Sunday, July 6, 2008

Cajun Lamb with Rice

Cajun Lamb with Rice
Serves 2

900g/2lb boneless lamb sirloin roast
2 tablespoons vegetable oil
1 small onion, chopped
1 red pepper, seeded and diced
1 green pepper, seeded and diced
450g/1lb tomatoes, sliced
350ml/12fl oz chicken stock
1/2 teaspoon basil
1/2 teaspoon grated lemon zest
1/2 teaspoon chilli powder
225g/8oz long-grain rice
For the spice mix
1 teaspoon salt
1/2 teaspoon cayenne pepper
1/4 teaspoon freshly ground black pepper
1/4 teaspoon paprika
1/8 teaspoon garlic powder

• Preheat the oven to 180°C/350°F/Gas mark 4.
• Trim the lamb of any excess fat. Combine the spice mix ingredients, and rub over the lamb. Leave to stand for 15 minutes.
• Heat the oil in a frying pan, and sear the lamb on all sides until browned.
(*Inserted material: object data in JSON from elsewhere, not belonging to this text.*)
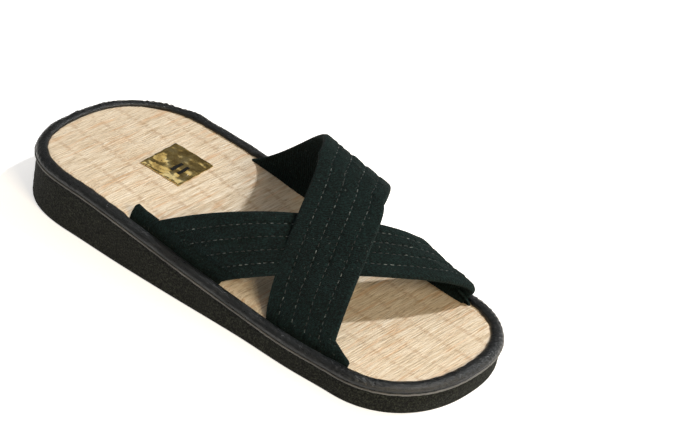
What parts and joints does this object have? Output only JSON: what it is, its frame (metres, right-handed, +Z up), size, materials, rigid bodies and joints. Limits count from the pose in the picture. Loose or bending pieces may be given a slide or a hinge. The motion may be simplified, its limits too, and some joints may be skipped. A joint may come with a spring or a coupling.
{
  "type": "crossed-strap zori sandal",
  "caption": "Open slip-on sandal with a wedge foam sole, a woven rush insole in a rounded bound edge, and quilted straps crossing over the instep.",
  "frame": {"origin": "on the floor plane, under the middle of the whole sandal's bounding box to within 1 mm", "axes": "+X from heel to toe, +Y to the wearer's left, +Z up"},
  "size_m": [0.2559, 0.1032, 0.0713],
  "materials": {
    "foam": "matte, fine speckled skin",
    "rush": "natural woven rush with a soft sheen",
    "binding": "smooth black vinyl, semi-gloss",
    "strap_cloth": "matte napped cloth, quilted",
    "thread": "dull thread",
    "foil": "crinkled metallic foil"
  },
  "bodies": {
    "root": {"outsole": "foam", "insole": "rush", "edge_binding": "binding", "upper_straps": "strap_cloth"}
  },
  "joints": []
}
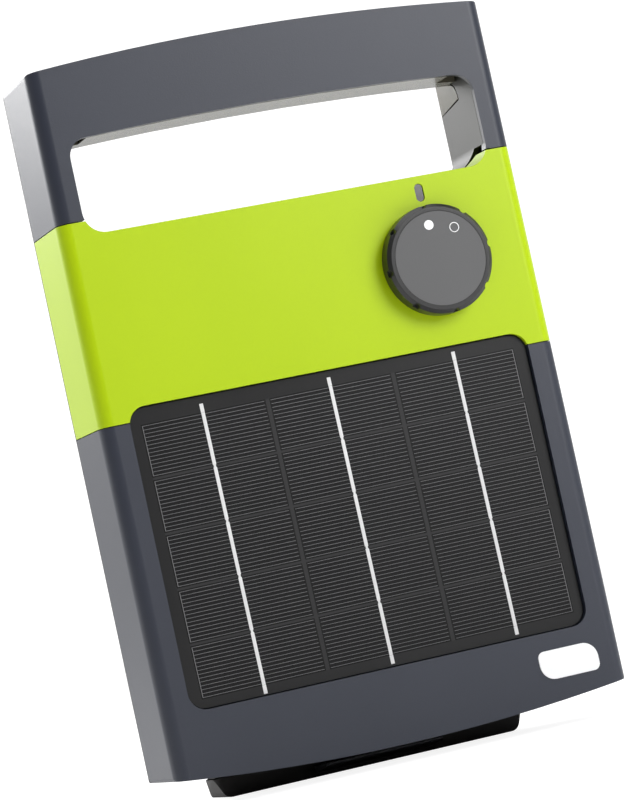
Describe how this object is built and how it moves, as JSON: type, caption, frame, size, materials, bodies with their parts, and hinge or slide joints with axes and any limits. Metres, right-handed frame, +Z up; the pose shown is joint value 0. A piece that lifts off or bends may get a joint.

Remove the lamb to a roasting tin, and roast in the oven for 35–40 minutes.
• Add the onion and peppers to the frying pan, and sauté until soft. Add the tomatoes, stock, basil, lemon zest and chilli powder. Bring to a boil and add the rice. Reduce the heat and simmer until the liquid has been absorbed. Serve hot with the lamb.